__What is asked__: Give every entry again, word for word.

## START Data excerpts

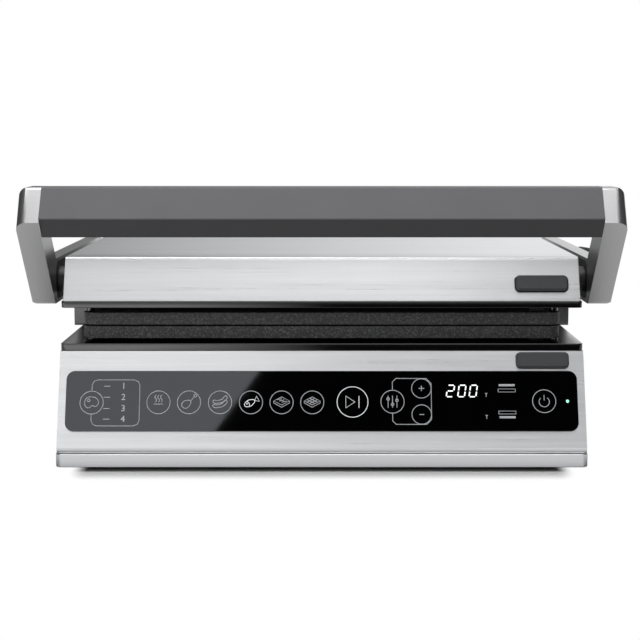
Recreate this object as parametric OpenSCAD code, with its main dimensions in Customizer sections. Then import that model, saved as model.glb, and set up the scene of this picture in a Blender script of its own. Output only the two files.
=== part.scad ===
// Contact grill: a base with a lower hot plate, and a lid with an upper one
// carried between two arms that hinge on the base. Millimetres, +Z up, front at -Y.
// Y is counted from the front of the base lip and centred by seat().

/* [Base] */
// Width of the base body
body_w = 360; // [330:1:400]
// Depth of the base body, lip to rear cover
body_d = 300; // [290:1:320]
// Height of the rubber feet below the skirt
foot_h = 3; // [2:0.5:8]
// Radius of a rubber foot
foot_r = 11; // [8:0.5:14]
// Height of the stainless skirt
skirt_h = 9.1; // [8:0.1:12]
// How far the skirt stands proud of the body sides
skirt_proud = 1; // [0.5:0.1:2]
// Sheet thickness of the skirt and the base shell
sheet_t = 1.2; // [0.8:0.1:1.5]
// Height of the shell from skirt to deck
shell_h = 67.2; // [62:0.2:80]
// Lean of the front panel from the vertical
panel_lean = 20.9; // [16:0.1:24]
// Height of the concave flare at the foot of the panel
cove_h = 4.4; // [3:0.1:6]
// Thickness of the black deck
deck_t = 5.1; // [4:0.1:7]
// Floor thickness of the base pan
pan_t = 2; // [1.5:0.1:3]

/* [Control panel] */
// Margin of panel at each end of the control glass
glass_margin = 5.2; // [3:0.1:20]
// Height of the control glass along the slope
glass_h = 42; // [36:0.5:44]
// Thickness of the control glass
glass_t = 1.1; // [0.8:0.1:2]
// Corner radius of the control glass
glass_r = 6; // [2:0.5:9]
// Distance of the glass centre below the deck
glass_drop = 32.8; // [31.8:0.1:34.8]
// Border of panel left behind the glass edge
glass_land = 3; // [2:0.5:5]
// Thickness of the circuit boards
board_t = 1.6; // [1:0.1:2]

/* [Plates] */
// Distance of the plates inside the body at each side
plate_inset = 13.5; // [10:0.5:20]
// Distance of the plates inside the body at the rear
plate_rear = 34.5; // [34:0.5:50]
// Distance of the plates behind the lip
plate_y = 37.5; // [36:0.5:44]
// Height of the rim of each plate
plate_h = 8.6; // [8:0.1:11]
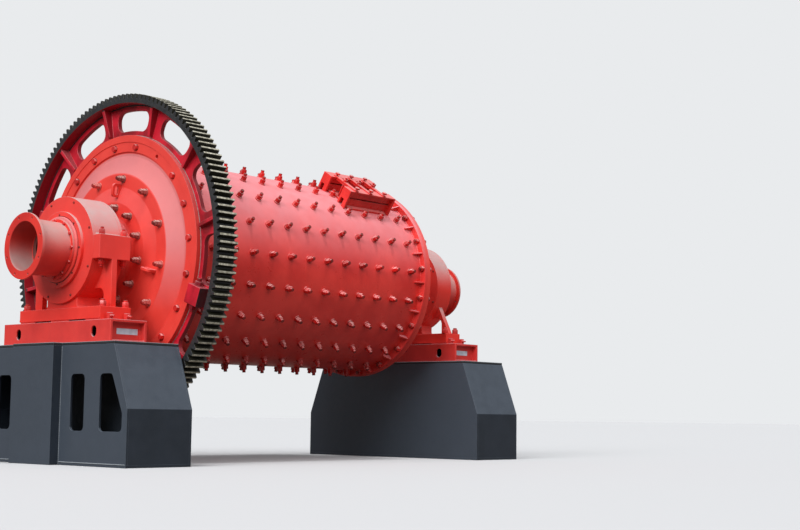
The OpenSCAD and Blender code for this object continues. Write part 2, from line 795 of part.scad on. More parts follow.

## END Data excerpts

__Correct response__:
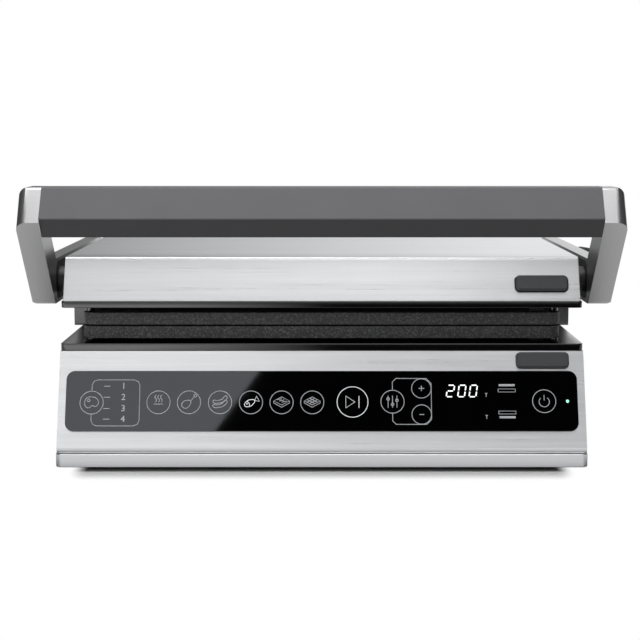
Recreate this object as parametric OpenSCAD code, with its main dimensions in Customizer sections. Then import that model, saved as model.glb, and set up the scene of this picture in a Blender script of its own. Output only the two files.
=== part.scad ===
// Contact grill: a base with a lower hot plate, and a lid with an upper one
// carried between two arms that hinge on the base. Millimetres, +Z up, front at -Y.
// Y is counted from the front of the base lip and centred by seat().

/* [Base] */
// Width of the base body
body_w = 360; // [330:1:400]
// Depth of the base body, lip to rear cover
body_d = 300; // [290:1:320]
// Height of the rubber feet below the skirt
foot_h = 3; // [2:0.5:8]
// Radius of a rubber foot
foot_r = 11; // [8:0.5:14]
// Height of the stainless skirt
skirt_h = 9.1; // [8:0.1:12]
// How far the skirt stands proud of the body sides
skirt_proud = 1; // [0.5:0.1:2]
// Sheet thickness of the skirt and the base shell
sheet_t = 1.2; // [0.8:0.1:1.5]
// Height of the shell from skirt to deck
shell_h = 67.2; // [62:0.2:80]
// Lean of the front panel from the vertical
panel_lean = 20.9; // [16:0.1:24]
// Height of the concave flare at the foot of the panel
cove_h = 4.4; // [3:0.1:6]
// Thickness of the black deck
deck_t = 5.1; // [4:0.1:7]
// Floor thickness of the base pan
pan_t = 2; // [1.5:0.1:3]

/* [Control panel] */
// Margin of panel at each end of the control glass
glass_margin = 5.2; // [3:0.1:20]
// Height of the control glass along the slope
glass_h = 42; // [36:0.5:44]
// Thickness of the control glass
glass_t = 1.1; // [0.8:0.1:2]
// Corner radius of the control glass
glass_r = 6; // [2:0.5:9]
// Distance of the glass centre below the deck
glass_drop = 32.8; // [31.8:0.1:34.8]
// Border of panel left behind the glass edge
glass_land = 3; // [2:0.5:5]
// Thickness of the circuit boards
board_t = 1.6; // [1:0.1:2]

/* [Plates] */
// Distance of the plates inside the body at each side
plate_inset = 13.5; // [10:0.5:20]
// Distance of the plates inside the body at the rear
plate_rear = 34.5; // [34:0.5:50]
// Distance of the plates behind the lip
plate_y = 37.5; // [36:0.5:44]
// Height of the rim of each plate
plate_h = 8.6; // [8:0.1:11]
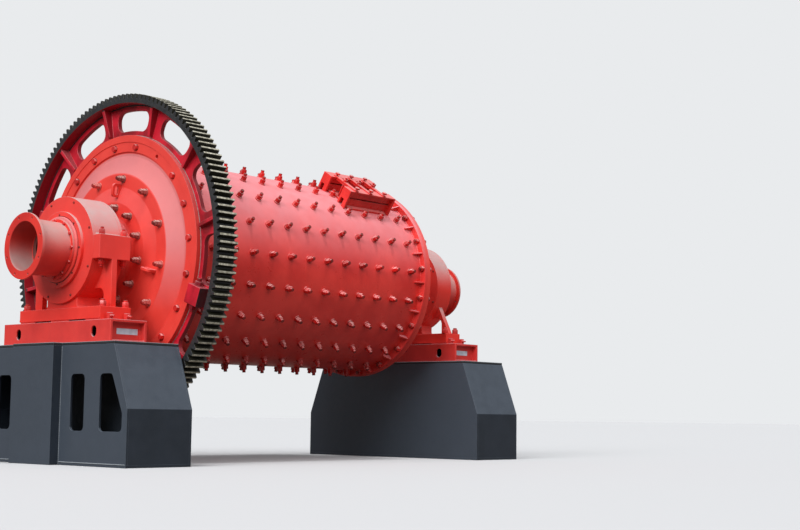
The OpenSCAD and Blender code for this object continues. Write part 2, from line 795 of part.scad on. More parts follow.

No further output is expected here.